We live in the real world, not the dreamscape of propagandists motivated to control the thoughts and values of others.
"set of myths……." Not quite, if one wants to split hairs. There is some historical record for the books of Maccabees. Flavius Josephus mentioned John the Baptist in his still extant writings and did say one paragraph about Jesus Christ.
Otherwise I generally agree with you.
Given that, by definition, all religions are evil—I stand by my statement.
True Buddhism is not evil. Unitarian/universalism is not evil. Reform judaism is not evil.
And there are no doubt other benign religions.
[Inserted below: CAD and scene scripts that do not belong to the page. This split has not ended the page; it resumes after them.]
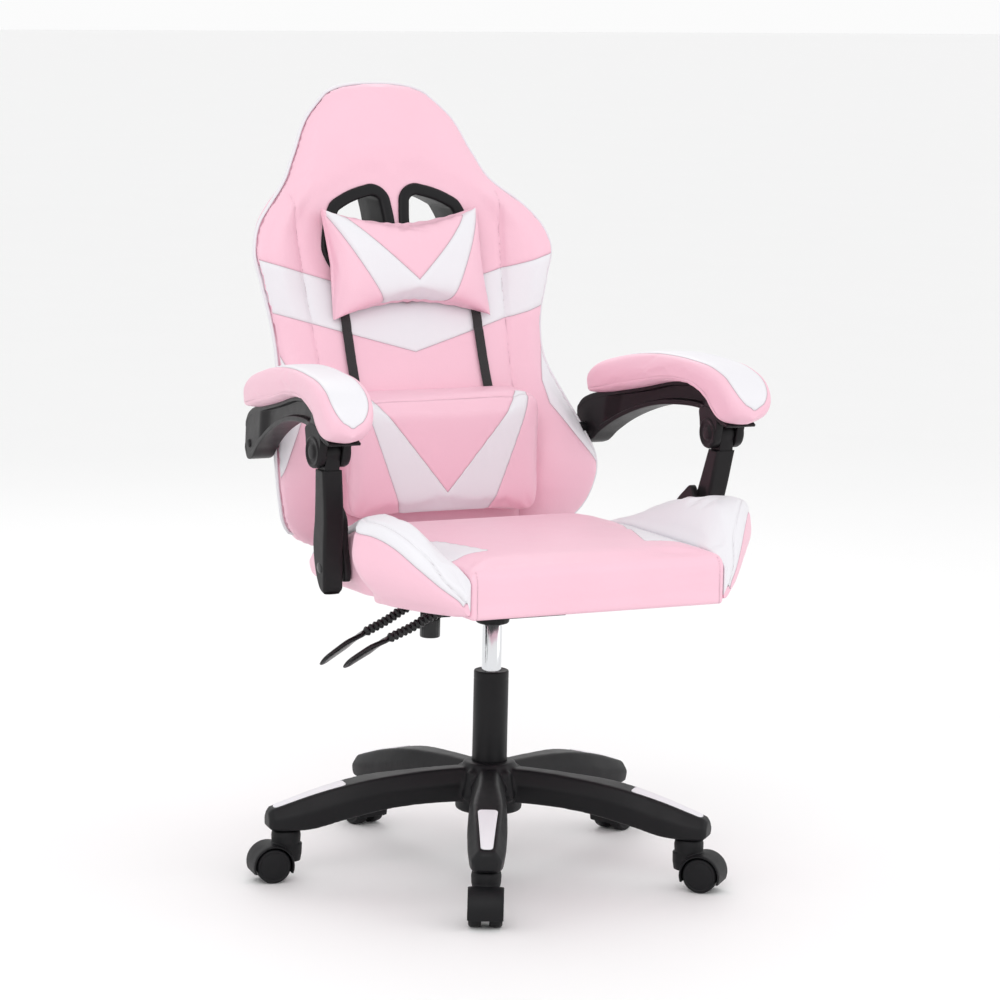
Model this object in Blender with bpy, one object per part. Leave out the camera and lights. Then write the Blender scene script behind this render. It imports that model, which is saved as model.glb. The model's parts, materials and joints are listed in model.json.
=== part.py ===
"""Gaming chair: five-leg base on twin-wheel casters, gas lift, tilt mechanism, bolstered seat, reclining back
with two openings, lumbar and head pillows, and armrests linked to the backrest.

Frame: metres, +Z up, the chair faces -Y, the user's left is +X, and the floor is z = 0.
Shapes are written in the chair's own frame, whose Z axis is the swivel axis, and every object hangs under an
empty that lies on the axis it turns about.
"""
import math

import bmesh
import bpy
from mathutils import Matrix, Vector

# ---- Driving dimensions ----------------------------------------------------------------------------------
SWIVEL_Y = -0.061          # the swivel axis in the part's frame, whose origin is under the middle of the box
GAP = 0.0003               # between pieces that rest on each other
RUNNING_GAP = 0.0005       # between a pin and its bore
BASE_YAW = math.radians(-27.0)

# Base and casters
LEG_COUNT = 5
LEG_REACH = 0.329
LEG_FOOT_Z = 0.0745        # underside of a leg where the caster goes in
LEG_WALL = 0.005
HUB_TOP_Z = 0.160
HUB_BOTTOM_Z = 0.088
HUB_TOP_R = 0.036
HUB_BOTTOM_R = 0.048
TRIM_START = 0.205
TRIM_END = 0.312
TRIM_HALF_START = 0.0165
TRIM_HALF_END = 0.0085
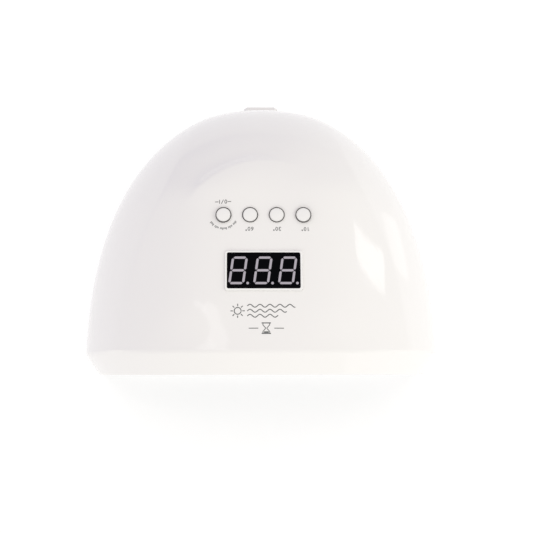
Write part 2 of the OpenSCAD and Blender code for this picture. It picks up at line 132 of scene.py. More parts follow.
# ---------------------------------------------------------------- camera
cam_data = bpy.data.cameras.new("camera")
cam = bpy.data.objects.new("camera", cam_data)
scene.collection.objects.link(cam)
pitch, pan = math.radians(71.28), math.radians(1.071)
f0 = Vector((0, math.cos(pitch), -math.sin(pitch)))
r0 = Vector((1, 0, 0))
up = Vector((0, math.sin(pitch), math.cos(pitch)))
fwd = f0 * math.cos(pan) + r0 * math.sin(pan)
right = r0 * math.cos(pan) - f0 * math.sin(pan)
m = Matrix((right, up, -fwd)).transposed().to_4x4()
m.translation = Vector((-11.11, -251.03, 730.08)) * MM
cam.matrix_world = m
cam_data.lens = 88.66
cam_data.sensor_width = 36
cam_data.clip_start = 0.01
cam_data.clip_end = 30
scene.camera = cam
scene.view_settings.view_transform = "Standard"
scene.view_settings.look = "None"
scene.view_settings.exposure = 0
scene.view_settings.gamma = 1


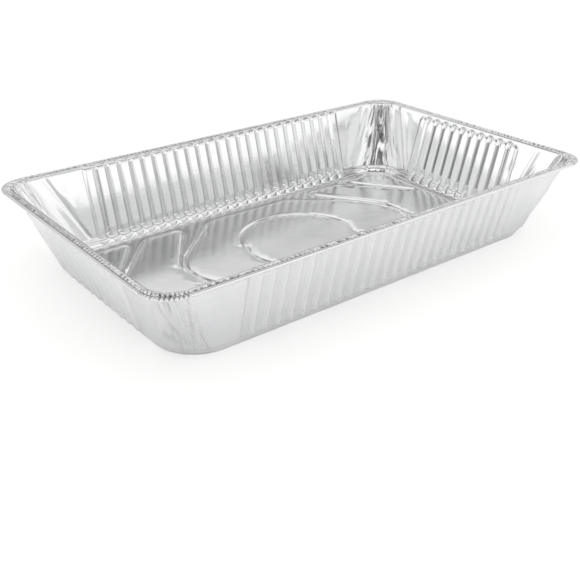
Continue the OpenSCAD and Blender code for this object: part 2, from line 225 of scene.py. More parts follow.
def profile_rows():
    """Rows of the wall from its foot to the end of the bead, as columns [inset from the wall's
    own line, height, share of the way up the wall, share of the bend or flange, kept]. The rows
    that aren't kept are left out of the fluted walls, which are straight there."""
    foot = [(LEDGE_W + FOOT_DRAFT * (1 - t), FOIL + (LEDGE_Z - LEDGE_FALL - FOIL) * t ** FOOT_CURVE)
            for t in (0, 0.4, 0.8)]
    ledge = [(LEDGE_W * t, LEDGE_Z - LEDGE_FALL * fall)
             for t, fall in ((1, 1), (0.6, 0.55), (0.15, 0.1))]
    low = [(inset, z, 0, 0, 1) for inset, z in foot + ledge]
    left_out = [z for i, z in enumerate(MIDDLE_ROWS) if i % MIDDLE_STEP]
    wall = [(0, z, (z - LEDGE_Z) / (WALL_TOP - LEDGE_Z), 0, z not in left_out)
            for z in np.concatenate([LOW_ROWS, MIDDLE_ROWS, TOP_ROWS])]
    bend = [(0, FLANGE_Z - BEND + BEND * math.sin(t), 1, 1 - math.cos(t), 1)
            for t in np.radians([30, 60, 90])]
    flange = [(0, FLANGE_Z, 1, 1 + t, 1) for t in (0.25, 0.5, 0.75)]
    roll = [(ROLL_R - ROLL_R * math.cos(t), HEIGHT - ROLL_R + ROLL_R * math.sin(t), 2, 0, 1)
            for t in roll_turns()]
    return np.array(low + wall + bend + flange + roll, float)


def roll_turns():
    """Angle of each row of the bead, from the flange's edge over the top and round under it."""
    return ROLL_START - ROLL_TURN * np.arange(ROLL_STEPS + 1) / ROLL_STEPS


# Creases that handling left beside the corners. Each is (quarter of the pan, short or long wall,
# distance from the corner and height of its upper end, the same of its lower end, depth, width),
# in millimetres, and a negative depth stands into the pan.
CREASES = (
    (1, "long", 14, 80, 5, 12, 0.8, 4.0), (1, "long", 21, 62, 15, 44, -0.4, 5.0),
    (1, "short", 10, 76, 4, 16, 0.6, 4.0),
    (1, "short", 22, 66, 12, 30, -0.4, 6.0), (0, "long", 10, 78, 4, 30, 0.5, 5.0),
    (0, "long", 26, 60, 14, 22, -0.35, 8.0), (0, "short", 13, 80, 4, 12, -0.8, 4.0),
    (0, "short", 24, 72, 12, 30, 0.5, 6.0), (3, "short", 36, 58, 27, 20, 0.6, 4.0),
    (3, "short", 22, 76, 12, 40, -0.5, 4.0), (3, "short", 10, 60, 4, 20, 0.6, 3.4),
    (3, "long", 12, 74, 5, 26, 0.4, 4.0), (2, "long", 10, 70, 3, 30, 0.6, 3.0),
    (2, "long", 24, 56, 14, 18, -0.4, 6.0), (2, "short", 14, 66, 6, 24, 0.5, 4.0),
    (2, "short", 30, 48, 20, 20, 0.3, 8.0),
)


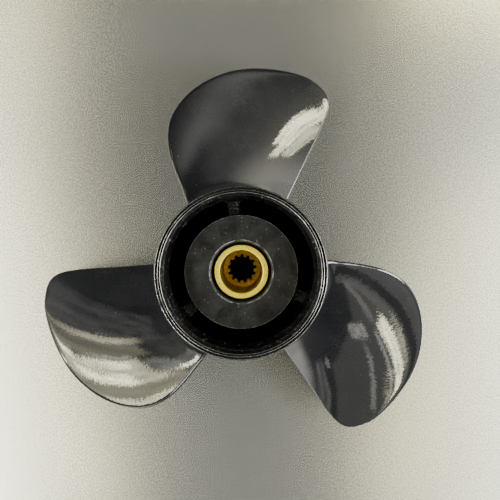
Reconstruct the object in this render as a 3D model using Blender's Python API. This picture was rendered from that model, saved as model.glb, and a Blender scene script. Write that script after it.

Your bigotry is reprehensible, Dave.
I don't know why this is so hard to understand: keep your damn religion out of government.
You are free to believe what you want. You are not free to push it on other people through the law or, at least, we should assure that our legislatures do not fall prey to the theocratic dreams of "Christian" fascists.
This guy is a nut. A dangerous one. Unfortunately, he is running in Castle Rock, which is not known for moderation or much in the way of civic engagement or awareness among the residents, who are pretty busy commuting 15 or 20 miles each way to work every day and otherwise hiding in their suburban houses.